* **Source excerpt**:
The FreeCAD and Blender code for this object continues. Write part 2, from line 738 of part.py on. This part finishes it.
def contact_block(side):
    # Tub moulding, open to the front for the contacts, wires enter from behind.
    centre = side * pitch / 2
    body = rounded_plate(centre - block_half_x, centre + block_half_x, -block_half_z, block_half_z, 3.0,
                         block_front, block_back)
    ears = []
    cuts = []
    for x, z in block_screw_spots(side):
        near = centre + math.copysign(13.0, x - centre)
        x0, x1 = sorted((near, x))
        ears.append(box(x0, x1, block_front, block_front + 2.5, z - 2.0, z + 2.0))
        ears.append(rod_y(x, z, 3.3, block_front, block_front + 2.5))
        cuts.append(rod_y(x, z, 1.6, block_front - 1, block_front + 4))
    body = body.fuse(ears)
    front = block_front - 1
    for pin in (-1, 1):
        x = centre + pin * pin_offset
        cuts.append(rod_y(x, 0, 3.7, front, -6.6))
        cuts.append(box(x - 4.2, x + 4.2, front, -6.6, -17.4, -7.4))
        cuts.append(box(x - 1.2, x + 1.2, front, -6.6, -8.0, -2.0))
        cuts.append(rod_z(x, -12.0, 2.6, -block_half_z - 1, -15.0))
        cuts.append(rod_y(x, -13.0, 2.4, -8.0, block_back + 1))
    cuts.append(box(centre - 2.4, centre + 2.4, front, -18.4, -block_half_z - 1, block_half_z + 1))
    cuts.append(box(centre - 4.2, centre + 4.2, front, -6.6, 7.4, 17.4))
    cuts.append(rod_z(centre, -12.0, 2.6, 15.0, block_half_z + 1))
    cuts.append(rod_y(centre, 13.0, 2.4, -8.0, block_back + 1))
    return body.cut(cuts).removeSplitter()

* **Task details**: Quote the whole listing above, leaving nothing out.

* **Solution to this exercise**:
The FreeCAD and Blender code for this object continues. Write part 2, from line 738 of part.py on. This part finishes it.
def contact_block(side):
    # Tub moulding, open to the front for the contacts, wires enter from behind.
    centre = side * pitch / 2
    body = rounded_plate(centre - block_half_x, centre + block_half_x, -block_half_z, block_half_z, 3.0,
                         block_front, block_back)
    ears = []
    cuts = []
    for x, z in block_screw_spots(side):
        near = centre + math.copysign(13.0, x - centre)
        x0, x1 = sorted((near, x))
        ears.append(box(x0, x1, block_front, block_front + 2.5, z - 2.0, z + 2.0))
        ears.append(rod_y(x, z, 3.3, block_front, block_front + 2.5))
        cuts.append(rod_y(x, z, 1.6, block_front - 1, block_front + 4))
    body = body.fuse(ears)
    front = block_front - 1
    for pin in (-1, 1):
        x = centre + pin * pin_offset
        cuts.append(rod_y(x, 0, 3.7, front, -6.6))
        cuts.append(box(x - 4.2, x + 4.2, front, -6.6, -17.4, -7.4))
        cuts.append(box(x - 1.2, x + 1.2, front, -6.6, -8.0, -2.0))
        cuts.append(rod_z(x, -12.0, 2.6, -block_half_z - 1, -15.0))
        cuts.append(rod_y(x, -13.0, 2.4, -8.0, block_back + 1))
    cuts.append(box(centre - 2.4, centre + 2.4, front, -18.4, -block_half_z - 1, block_half_z + 1))
    cuts.append(box(centre - 4.2, centre + 4.2, front, -6.6, 7.4, 17.4))
    cuts.append(rod_z(centre, -12.0, 2.6, 15.0, block_half_z + 1))
    cuts.append(rod_y(centre, 13.0, 2.4, -8.0, block_back + 1))
    return body.cut(cuts).removeSplitter()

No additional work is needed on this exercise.